Musical Language: Style and Epoch
A major component of our intellectual interpretation of any piece of music is our understanding of its historical and social context. It is very useful – for both performers and listeners – to know in what epoch the music was composed, and for whom. Musical language has evolved and transformed itself gradually over time in the same way as word-based languages: to understand Shakespeare nowadays we basically need a parallel translation. But music (like art in general), because it is an abstract language, unnecessary for human communication, has evolved even faster and more radically than any spoken language ever could. Had spoken languages evolved in the same way as music, we would have gone full circle from animal grunts to literary giants and then back to unintelligible computer babble.
The older the music, the further away it is from our times and therefore the greater the effort required to understand its historical context. This is why it is principally Baroque and Pre-Baroque music that tends to suffer from “inappropriate” performance practices (basically, from being played as though it were Romantic music).

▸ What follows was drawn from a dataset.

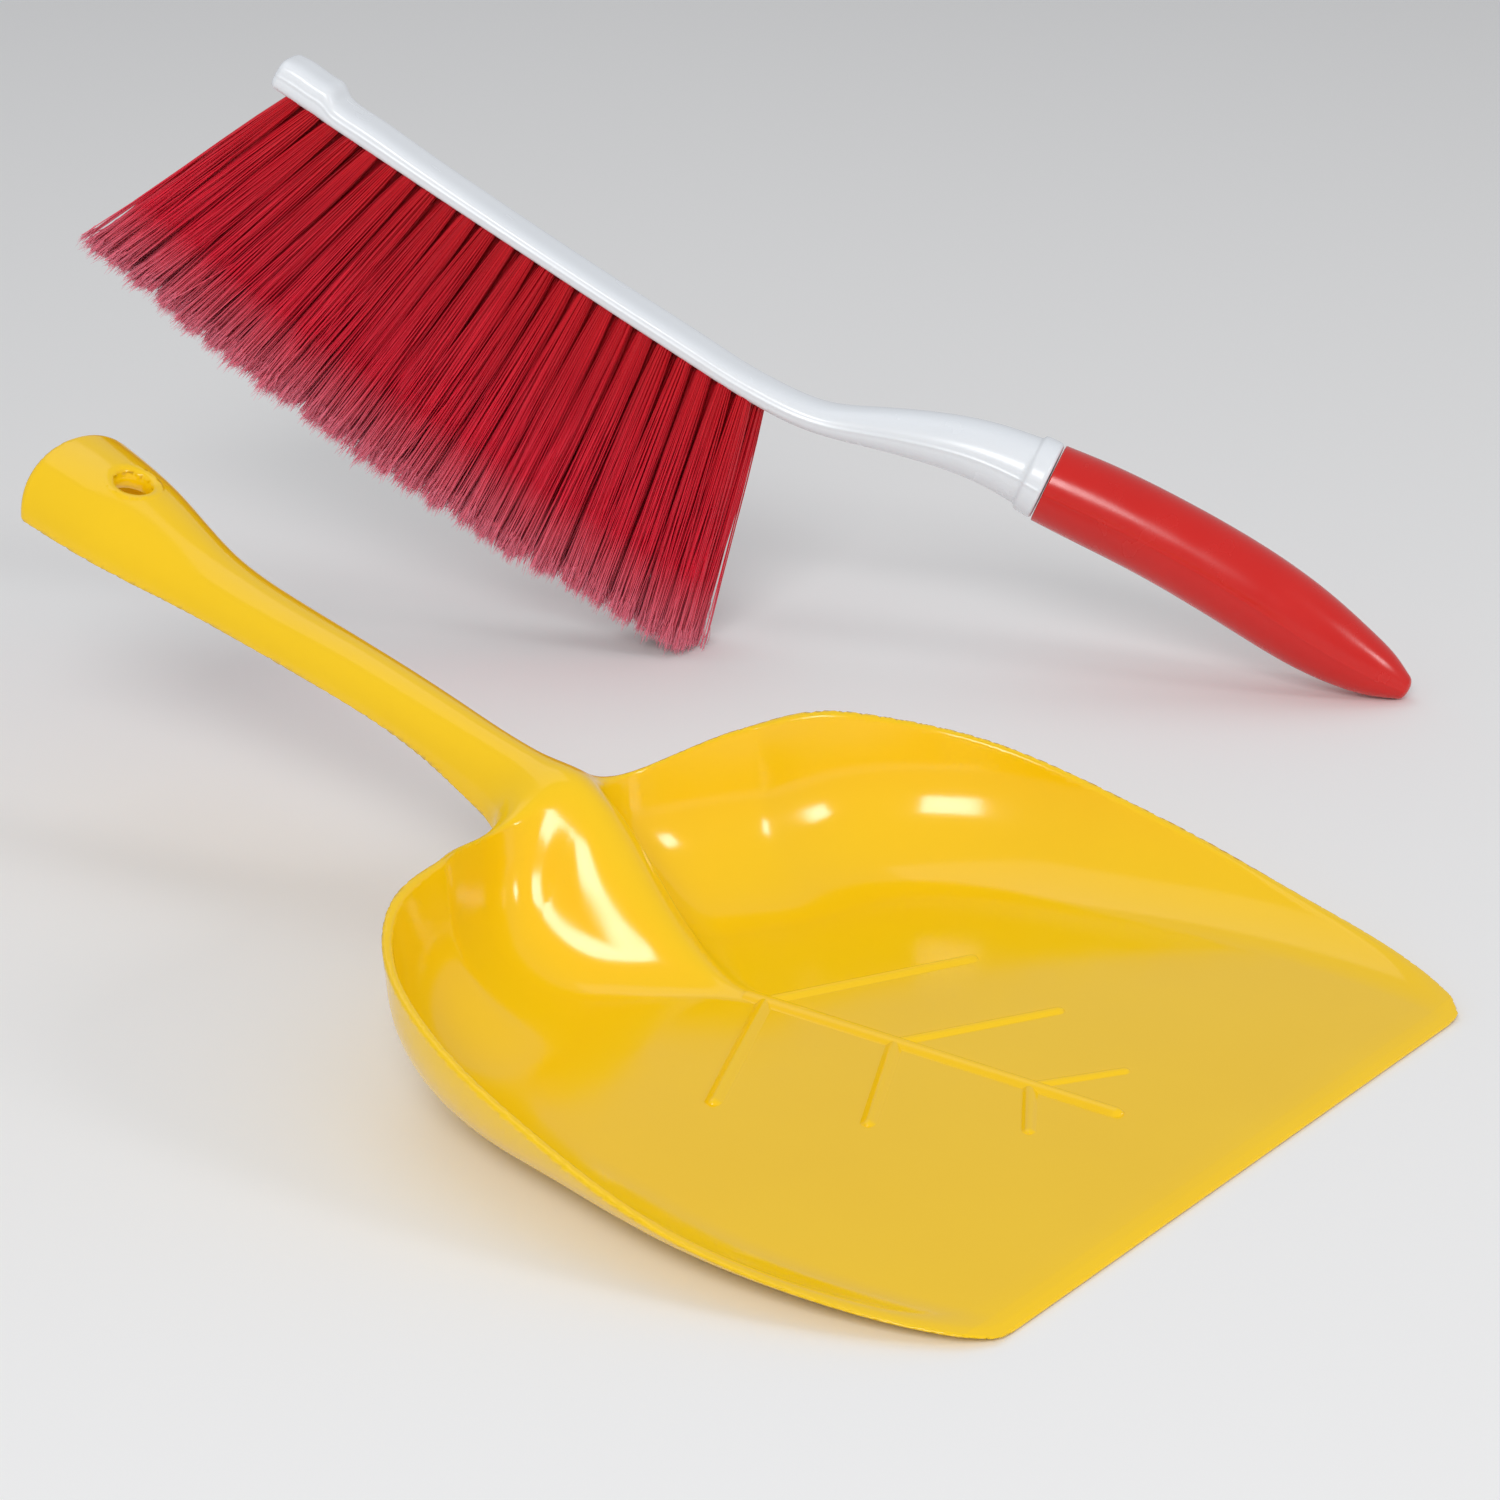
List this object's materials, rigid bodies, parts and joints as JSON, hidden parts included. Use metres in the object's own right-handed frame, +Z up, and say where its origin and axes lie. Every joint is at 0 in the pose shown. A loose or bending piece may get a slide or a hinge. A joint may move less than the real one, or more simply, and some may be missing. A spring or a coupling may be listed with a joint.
{
  "type": "dust pan and brush set",
  "caption": "Leaf-shaped dust pan with a raised channel handle and hanging hole, and a hand brush with splayed tufts, a swelling neck and a rounded grip, standing behind it.",
  "frame": {"origin": "on the pan's flat underside, on its middle line, below the middle pair of leaf veins and 96 mm behind the mouth", "axes": "-Y out of the pan's mouth, +Y towards its handle, +Z up from the floor that both pieces stand on, +X to the side where the brush stands"},
  "size_m": [0.4262, 0.5024, 0.1802],
  "materials": {
    "pan_plastic": "gloss",
    "stock_plastic": "gloss",
    "grip_plastic": "satin gloss",
    "bristle": "filament",
    "anchor_wire": "bright"
  },
  "bodies": {
    "pan": {"dust_pan": "pan_plastic"},
    "brush": {"brush_stock": "stock_plastic", "grip_sleeve": "grip_plastic", "tufts_01": "bristle", "tufts_02": "bristle", "tufts_03": "bristle", "tufts_04": "bristle", "tufts_05": "bristle", "tufts_06": "bristle", "tufts_07": "bristle", "tufts_08": "bristle", "tufts_09": "bristle", "tufts_10": "bristle", "tufts_11": "bristle", "tufts_12": "bristle", "tufts_13": "bristle", "tufts_14": "bristle", "tufts_15": "bristle", "tufts_16": "bristle", "tufts_17": "bristle", "tufts_18": "bristle", "tufts_19": "bristle", "tufts_20": "bristle", "tufts_21": "bristle", "tufts_22": "bristle", "tufts_23": "bristle", "tufts_24": "bristle", "anchors_left": "anchor_wire", "anchors_middle": "anchor_wire", "anchors_right": "anchor_wire"}
  },
  "joints": [
    {"name": "brush_lift", "type": "slide", "parent": "pan", "child": "brush", "axis": [0, 0, 1], "range_m": [0, 0.15]}
  ]
}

Usually, we think of evolution as leading us on a path to improvement. “Newer” normally means “better”: the most recent model of anything is usually an improvement on the previous version. Who then – apart from eccentrics or poor people – would drive an old car, use a typewriter, an old camera, bicycle, gut strings, a Baroque bow, a light sound, little vibrato etc when there are such fantastic improved modern versions available? This reasoning was even applied not just to performance style but also to whole musical epochs: Early Music (pre-romantic) was for a long time considered “old-fashioned”: simple and inferior to Romantic music. Even nowadays, some modern “classical” composers consider previous musical epochs as being irrelevant and “inferior” to their own.
The Romantic Period was a time in which instrument manufacturing, emotivity, symphonic composition and virtuosic playing technique all flowered. This was such an amazing period in musical history that it is very easy for us to get stuck in a time warp, playing everything as though seen through this gorgeous romantic technicolour lens.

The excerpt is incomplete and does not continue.